Zhang agreed, saying China’s diplomatic system had remained largely unchanged for years and lagged far behind developed nations in many ways.
“Unlike the United States and other Western countries, China does not have the revolving door mechanism [which allows fluid movement of people between the government and academic and other sectors] or another useful mechanism that allows retired diplomats to play significant roles,” he said.
The recruitment system remains largely unchanged, with most new hires being university graduates who join through the annual, national-level civil service exams. A one-off pilot scheme was introduced in 2000 to train ambassadors and about a dozen central and local government officials were selected to go through intensive, months-long training sessions. But the results were mixed, with not all of them deemed suited to becoming senior diplomats.
Song Tao, the head of the party’s International Liaison Department, China’s ambassador to North Korea Li Jinjun and Deputy Foreign Minister Xie Hangsheng were among those involved in the pilot scheme who did go on to get top diplomatic jobs.
As China’s military and economic clout have grown over the years, the army and many other party and government agencies have gained more sway in the country’s diplomatic hierarchy at the expense of the foreign ministry, which has seen its role diminished to a largely operational one.

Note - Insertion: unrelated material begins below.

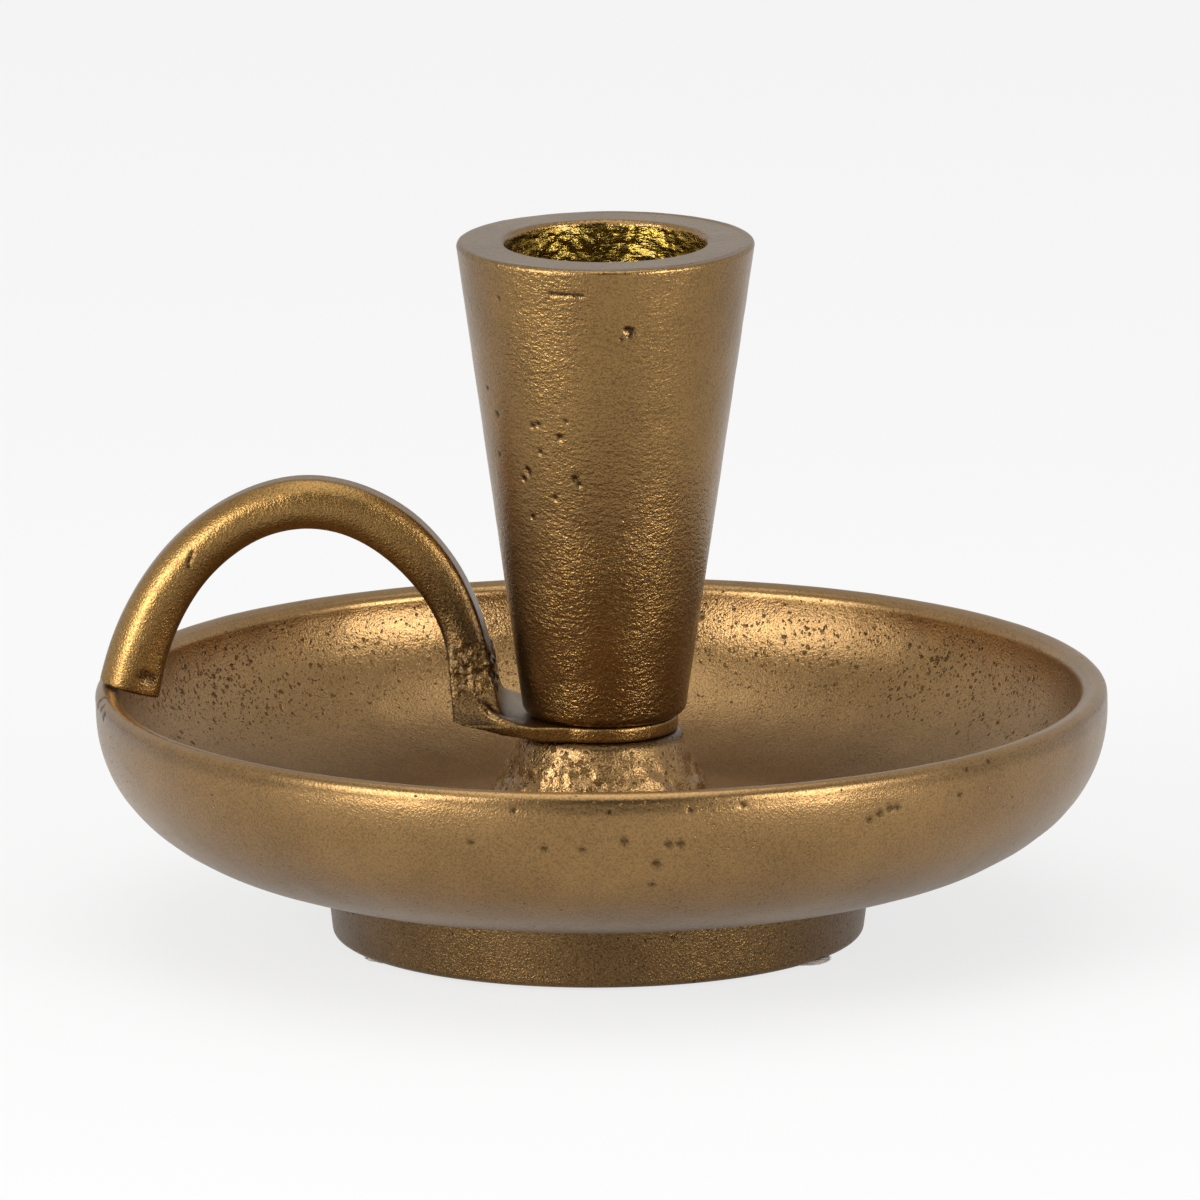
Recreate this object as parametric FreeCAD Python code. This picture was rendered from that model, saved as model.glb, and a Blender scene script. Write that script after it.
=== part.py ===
import FreeCAD, Part
import math
import os

from FreeCAD import Placement, Rotation, Vector

# Chamberstick with finger loop, in millimetres, +Z up, origin on the table under its axis.
# A cast drip pan carries a hollow boss. The eye of a cast handle lies on the boss, a tapered
# candle cup stands on the eye, and one screw from below draws all three together.
# The handle's arch runs to -X, where its free end lies just above the rim.

# Felt pads under the foot
pad_count = 3
pad_diameter = 6.5
pad_thickness = 0.4
pad_inset = 0.2
first_pad_angle = 90.0

# Drip pan: foot ring
foot_bottom_diameter = 60.4
foot_top_diameter = 62.4
foot_height = 8.1
foot_wall = 6.0
foot_edge_rounding = 0.7
recess_draft = 0.5

# Drip pan: bowl, heights counted from the foot's underside
bowl_diameter = 115.2
rim_height = 28.5
rim_width = 2.9
rim_rounding = 1.2
rim_tilt = 20.0
belly_drop = 2.3
belly_fullness_share = 0.84
underside_land = 0.9
floor_thickness = 3.4
floor_diameter = 66.0
floor_fullness_share = 0.71

# Drip pan: hollow boss, its height counted from the floor
boss_height = 12.0
boss_top_diameter = 18.2
boss_base_diameter = 27.6
boss_flare = 11.6
boss_edge_rounding = 0.6
web_thickness = 4.0
cavity_flare = 4.0
cavity_clearance = 1.0

# Clamp screw and washers
screw_diameter = 6.0
screw_length = 16.0
screw_tip_chamfer = 0.8
head_diameter = 10.5
head_height = 3.3
head_edge = 0.9
head_face_diameter = 6.0
socket_width = 4.0
socket_depth = 2.1
hole_clearance = 0.3
thread_clearance = 0.05
flat_washer_diameter = 12.0
flat_washer_thickness = 1.6
flat_washer_clearance = 0.2
spring_washer_diameter = 11.8
spring_washer_thickness = 1.6
spring_washer_clearance = 0.05
spring_slit = 0.9
spring_slit_angle = 25.0

# Candle cup
cup_height = 54.5
cup_top_diameter = 34.0
cup_bottom_diameter = 18.4
cup_base_rounding = 1.4
cup_lip_rounding = 0.5
bore_diameter = 23.0
bore_depth = 21.0
bore_mouth_rounding = 0.6
bore_bottom_rounding = 2.0
tapped_hole_runout = 2.0
drill_point_angle = 118.0

# Handle: eye and strap
eye_diameter = 17.5
strap_width = 16.4
strap_thickness = 1.8
strap_seat_reach = 6.5
strap_fillet = 3.3
strap_underside_bend = 14.0
leg_root_thickness = 5.5
leg_root_lift = 0.3
leg_flare_share = 0.5

# Handle: arch
loop_rise = 23.0
loop_thickness = 5.65
loop_width = 5.7
tip_inset = 3.9
tip_gap = 0.3
tip_lean = 15.0

# Sections of the arch from its free end to its leg. x runs from -1 over the rim to 1 over the
# leg, z from 0 on the line between those ends to 1 at the top. Thickness and both roundings
# are shares of loop_thickness, width is a share of loop_width.
# x, z, thickness, width, outer rounding, inner rounding
arch_sections_share = (
    (-1.000, 0.000, 1.257, 1.33, 0.460, 0.110),
    (-0.947, 0.185, 1.212, 1.28, 0.460, 0.110),
    (-0.825, 0.444, 1.124, 1.21, 0.440, 0.120),
    (-0.606, 0.711, 1.044, 1.12, 0.390, 0.140),
    (-0.330, 0.902, 1.000, 1.05, 0.340, 0.180),
    (0.005, 1.000, 1.000, 1.00, 0.280, 0.180),
    (0.345, 0.960, 1.000, 0.95, 0.210, 0.140),
    (0.637, 0.799, 0.973, 0.93, 0.140, 0.110),
    (0.817, 0.597, 0.890, 0.95, 0.090, 0.090),
    (0.916, 0.394, 0.840, 1.12, 0.070, 0.070),
    (0.954, 0.245, 0.870, 1.45, 0.055, 0.055),
)

# How far cutting solids run past the faces they cut
overrun = 1.0

# Places worked out from the sizes above
foot_z = pad_thickness
underside_z = foot_z + foot_height
floor_z = underside_z + floor_thickness
rim_z = foot_z + rim_height
belly_z = rim_z - belly_drop
bowl_radius = bowl_diameter / 2
rim_inner_radius = bowl_radius - rim_width
boss_top_z = floor_z + boss_height
web_z = boss_top_z - web_thickness
hole_radius = screw_diameter / 2 + hole_clearance
strap_top_z = boss_top_z + strap_thickness
cup_top_z = strap_top_z + cup_height
cup_flat_radius = cup_bottom_diameter / 2 - cup_base_rounding
head_z = web_z - flat_washer_thickness - spring_washer_thickness
screw_tip_z = head_z + screw_length

Z_AXIS = Vector(0, 0, 1)
CIRCLE_SHARE = math.cos(math.pi / 4)


def at(x, z):
    """Point of the XZ plane."""
    return Vector(x, 0, z)


def direction(start, end):
    """Unit vector from one point to another."""
    return (end - start).normalize()


def corner_arc(before, corner, after, rounding):
    """Points of the arc that rounds a corner: its start, middle and end."""
    arriving = direction(before, corner)
    leaving = direction(corner, after)
    half_turn = arriving.getAngle(leaving) / 2
    inward = (leaving - arriving).normalize()
    centre = corner + inward * (rounding / math.cos(half_turn))
    reach = rounding * math.tan(half_turn)
    return corner - arriving * reach, centre - inward * rounding, corner + leaving * reach


def bend(fullness_share):
    """Marks a point as the corner of a conic curve, fuller towards it as the share grows.

    CIRCLE_SHARE gives the quarter of a circle or ellipse.
    """
    return ("bend", fullness_share)


def is_bend(rounding):
    return isinstance(rounding, tuple)


def conic(start, corner, end, fullness_share):
    """Conic curve that leaves start and reaches end along the corner's two legs."""
    curve = Part.BezierCurve()
    curve.setPoles([start, corner, end])
    curve.setWeight(2, fullness_share)
    return curve.toShape()


def outline(points):
    """Closed outline in the XZ plane through points (x, z, rounding).

    A rounding of 0 keeps the corner sharp. A bend in its place makes the point the corner of
    a conic curve that runs from the point before it to the point after it.
    """
    places = [at(x, z) for x, z, _ in points]
    edges = []
    starts = []
    ends = []
    for index, (_, _, rounding) in enumerate(points):
        corner = places[index]
        if is_bend(rounding) or rounding == 0:
            starts.append(corner)
            ends.append(corner)
            continue
        after = places[(index + 1) % len(places)]
        start, middle, end = corner_arc(places[index - 1], corner, after, rounding)
        edges.append(Part.Arc(start, middle, end).toShape())
        starts.append(start)
        ends.append(end)
    for index, (_, _, rounding) in enumerate(points):
        following = (index + 1) % len(points)
        if is_bend(rounding):
            start, end = ends[index - 1], starts[following]
            edges.append(conic(start, places[index], end, rounding[1]))
        elif not is_bend(points[following][2]):
            edges.append(Part.LineSegment(ends[index], starts[following]).toShape())
    return Part.Wire(Part.__sortEdges__(edges))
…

Several Beijing-based foreign diplomats said they were having difficulty figuring out how to approach the Chinese leadership, which was largely inaccessible, or who were the right people to talk to, especially during periods of power transition.

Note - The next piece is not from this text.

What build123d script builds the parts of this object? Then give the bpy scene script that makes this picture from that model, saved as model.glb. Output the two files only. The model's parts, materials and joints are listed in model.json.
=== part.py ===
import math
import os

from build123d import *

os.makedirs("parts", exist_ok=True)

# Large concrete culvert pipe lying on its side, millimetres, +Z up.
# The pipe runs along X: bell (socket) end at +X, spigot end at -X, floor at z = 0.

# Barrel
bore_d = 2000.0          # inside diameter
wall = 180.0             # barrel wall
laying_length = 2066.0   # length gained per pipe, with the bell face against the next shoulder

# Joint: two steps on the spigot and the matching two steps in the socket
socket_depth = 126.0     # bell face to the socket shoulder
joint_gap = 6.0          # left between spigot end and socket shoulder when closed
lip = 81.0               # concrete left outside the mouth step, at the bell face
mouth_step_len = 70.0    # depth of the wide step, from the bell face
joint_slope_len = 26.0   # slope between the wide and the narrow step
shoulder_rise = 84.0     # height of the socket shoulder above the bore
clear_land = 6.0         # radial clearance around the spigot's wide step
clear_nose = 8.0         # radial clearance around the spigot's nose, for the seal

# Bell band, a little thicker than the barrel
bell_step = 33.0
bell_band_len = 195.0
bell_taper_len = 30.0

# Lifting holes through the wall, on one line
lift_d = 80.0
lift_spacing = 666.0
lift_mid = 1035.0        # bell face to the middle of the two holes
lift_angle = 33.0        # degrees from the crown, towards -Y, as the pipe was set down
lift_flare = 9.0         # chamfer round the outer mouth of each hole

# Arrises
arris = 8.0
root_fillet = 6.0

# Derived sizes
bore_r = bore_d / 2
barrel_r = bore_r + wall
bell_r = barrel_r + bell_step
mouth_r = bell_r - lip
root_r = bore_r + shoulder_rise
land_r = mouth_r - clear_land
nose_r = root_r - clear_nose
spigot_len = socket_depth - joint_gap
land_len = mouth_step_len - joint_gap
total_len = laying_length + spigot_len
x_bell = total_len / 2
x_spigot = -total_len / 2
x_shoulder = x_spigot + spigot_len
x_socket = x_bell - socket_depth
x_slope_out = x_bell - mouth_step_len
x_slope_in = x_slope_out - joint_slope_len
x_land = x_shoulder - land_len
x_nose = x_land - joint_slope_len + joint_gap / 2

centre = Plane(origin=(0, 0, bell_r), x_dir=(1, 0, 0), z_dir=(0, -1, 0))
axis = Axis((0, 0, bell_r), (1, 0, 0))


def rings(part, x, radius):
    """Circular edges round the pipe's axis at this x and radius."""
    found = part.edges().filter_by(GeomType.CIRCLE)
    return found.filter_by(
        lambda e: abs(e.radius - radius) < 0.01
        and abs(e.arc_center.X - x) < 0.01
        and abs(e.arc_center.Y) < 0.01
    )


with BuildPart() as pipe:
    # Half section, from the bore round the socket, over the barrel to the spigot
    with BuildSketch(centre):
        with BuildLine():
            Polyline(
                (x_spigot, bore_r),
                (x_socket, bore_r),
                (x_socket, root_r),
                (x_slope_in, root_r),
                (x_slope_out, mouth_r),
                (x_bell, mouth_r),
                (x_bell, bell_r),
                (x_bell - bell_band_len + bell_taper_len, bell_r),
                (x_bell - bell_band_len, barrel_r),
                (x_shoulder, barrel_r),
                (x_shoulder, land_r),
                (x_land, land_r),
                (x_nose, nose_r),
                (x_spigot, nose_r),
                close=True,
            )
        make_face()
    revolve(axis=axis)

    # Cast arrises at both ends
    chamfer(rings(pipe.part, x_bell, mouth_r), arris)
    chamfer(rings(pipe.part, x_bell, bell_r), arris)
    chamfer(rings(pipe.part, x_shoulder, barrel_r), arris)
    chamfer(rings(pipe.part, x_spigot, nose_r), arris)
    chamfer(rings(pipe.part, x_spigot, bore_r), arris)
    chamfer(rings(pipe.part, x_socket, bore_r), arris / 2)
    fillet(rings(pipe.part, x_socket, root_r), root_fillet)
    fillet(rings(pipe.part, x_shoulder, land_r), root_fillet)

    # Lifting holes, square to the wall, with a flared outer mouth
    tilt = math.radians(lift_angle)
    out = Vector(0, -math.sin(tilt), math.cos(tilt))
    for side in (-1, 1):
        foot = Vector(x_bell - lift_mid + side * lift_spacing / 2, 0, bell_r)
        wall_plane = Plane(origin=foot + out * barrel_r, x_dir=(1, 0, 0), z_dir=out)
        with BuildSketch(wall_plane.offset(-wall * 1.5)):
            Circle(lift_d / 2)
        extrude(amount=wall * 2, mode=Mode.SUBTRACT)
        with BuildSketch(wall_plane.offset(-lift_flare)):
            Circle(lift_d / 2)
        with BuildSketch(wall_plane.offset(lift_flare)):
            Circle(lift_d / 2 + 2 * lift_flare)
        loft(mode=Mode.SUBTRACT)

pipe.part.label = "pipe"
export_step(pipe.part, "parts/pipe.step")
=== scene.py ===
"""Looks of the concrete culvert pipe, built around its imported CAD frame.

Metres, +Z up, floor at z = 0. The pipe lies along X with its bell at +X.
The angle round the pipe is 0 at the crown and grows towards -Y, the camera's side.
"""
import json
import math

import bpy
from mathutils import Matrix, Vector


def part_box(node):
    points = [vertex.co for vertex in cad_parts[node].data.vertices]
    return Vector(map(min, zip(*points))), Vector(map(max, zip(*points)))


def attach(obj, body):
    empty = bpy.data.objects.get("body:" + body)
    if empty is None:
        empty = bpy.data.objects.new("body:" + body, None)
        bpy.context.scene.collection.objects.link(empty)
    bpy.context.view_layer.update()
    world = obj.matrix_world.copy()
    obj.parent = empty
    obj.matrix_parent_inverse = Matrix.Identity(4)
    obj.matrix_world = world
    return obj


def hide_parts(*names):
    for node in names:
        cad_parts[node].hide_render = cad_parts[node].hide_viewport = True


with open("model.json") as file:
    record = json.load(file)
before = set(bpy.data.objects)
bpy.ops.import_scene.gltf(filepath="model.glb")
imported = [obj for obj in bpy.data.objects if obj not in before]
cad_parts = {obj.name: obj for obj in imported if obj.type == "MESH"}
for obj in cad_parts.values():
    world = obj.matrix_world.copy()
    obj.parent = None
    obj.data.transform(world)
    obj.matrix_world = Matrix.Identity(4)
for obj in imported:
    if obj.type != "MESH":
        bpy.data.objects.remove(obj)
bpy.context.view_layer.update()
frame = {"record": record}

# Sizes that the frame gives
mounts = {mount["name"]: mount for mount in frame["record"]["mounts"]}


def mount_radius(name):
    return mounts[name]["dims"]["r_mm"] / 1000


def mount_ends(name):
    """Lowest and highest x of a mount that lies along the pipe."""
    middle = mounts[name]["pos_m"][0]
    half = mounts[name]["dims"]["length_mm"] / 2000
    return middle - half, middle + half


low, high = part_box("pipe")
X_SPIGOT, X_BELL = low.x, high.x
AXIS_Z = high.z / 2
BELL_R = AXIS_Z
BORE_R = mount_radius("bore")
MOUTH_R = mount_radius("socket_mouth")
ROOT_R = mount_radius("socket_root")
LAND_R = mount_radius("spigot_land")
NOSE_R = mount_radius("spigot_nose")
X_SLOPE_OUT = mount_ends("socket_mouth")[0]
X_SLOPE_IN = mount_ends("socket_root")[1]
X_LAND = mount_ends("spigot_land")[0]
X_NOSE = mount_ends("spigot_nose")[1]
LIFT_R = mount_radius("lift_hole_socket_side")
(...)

They said most members of the diplomatic corps in China had come to realise through years of ineffective communication with mid- and low-level bureaucrats that Wang Yi and his ministry played a diminishing role in Beijing’s diplomatic decision-making.
“We’ve learned it the hard way as the messages we tried to convey to real decision-makers often got lost somewhere in the bureaucratic process,” said a European diplomat who declined to be named.